Two new export lists are added:

  • APIFY_SEARCH_TOOLS — the five search & crawling tools
  • APIFY_ALL_TOOLSAPIFY_CORE_TOOLS + APIFY_SEARCH_TOOLS for convenience

Files changed

File Change
src/strands_tools/apify.py 5 new @tool-decorated functions, _search_crawl_result helper, Actor ID constants, APIFY_SEARCH_TOOLS and APIFY_ALL_TOOLS exports
tests/test_apify.py 25+ new test cases covering all five tools
docs/apify_tool.md Search & Crawling section with usage examples and parameter reference tables
README.md Tool table entries and usage examples for search & crawling tools

PR series

# Branch Scope Status
1 feat/strands-core-apify-tools Core tools: apify_run_actor, apify_get_dataset_items, apify_run_actor_and_get_dataset, apify_run_task, apify_run_task_and_get_dataset, apify_scrape_url Review first
2 feat/strands-search-crawling-actor-tools Search & crawling tools (this PR) Review after #1 merges
3 feat/strands-social-media-actor-tools Social media tools: Instagram, LinkedIn, Twitter/X, TikTok, Facebook Review after #2 merges
strands docs repo Documentation for all three tool sets Link TBD

Related Issues

#1
#2

Documentation PR

apify/docs#1

Type of Change

New Tool

Testing

  • Added unit tests for all five search & crawling tools, including:

    • Success paths with correct Actor ID and input mapping for each tool
    • Google Search Scraper: multi-page calculation, optional country/language codes, omission of unset params
    • Google Places Scraper: reviews toggle (maxReviews set to 0 when disabled), optional language
    • YouTube Scraper: search query, specific URLs, both combined, error when neither provided
    • Website Content Crawler: default parameters, URL validation
    • E-commerce Scraper: product vs. listing URL type routing, invalid url_type validation, URL validation
    • Missing dependency and missing token paths for each tool
    • Actor failure propagation
  • Ran hatch run prepare locally — no warnings or lint issues.

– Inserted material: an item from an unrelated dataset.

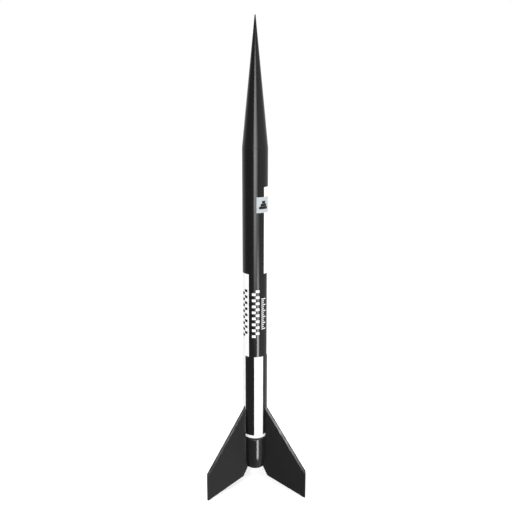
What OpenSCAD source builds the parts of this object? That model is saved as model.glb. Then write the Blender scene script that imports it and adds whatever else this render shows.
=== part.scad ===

  • I ran hatch run prepare

Checklist

  • I have read the CONTRIBUTING document
  • I have added any necessary tests that prove my fix is effective or my feature works
  • I have updated the documentation accordingly
  • I have added an appropriate example to the documentation to outline the feature
  • My changes generate no new warnings
  • Any dependent changes have been merged and published

By submitting this pull request, I confirm that you can use, modify, copy, and redistribute this contribution, under the terms of your choice.

Copy link
Copy Markdown

@jirispilka jirispilka left a comment

Choose a reason for hiding this comment

The reason will be displayed to describe this comment to others. Learn more.

Looks good to me 💪🏻

I have one question though.

I'm not sure about the previous integrations. When we add specific Actors, shouldn't we follow the Actor description and Input parameters description from the Actor details?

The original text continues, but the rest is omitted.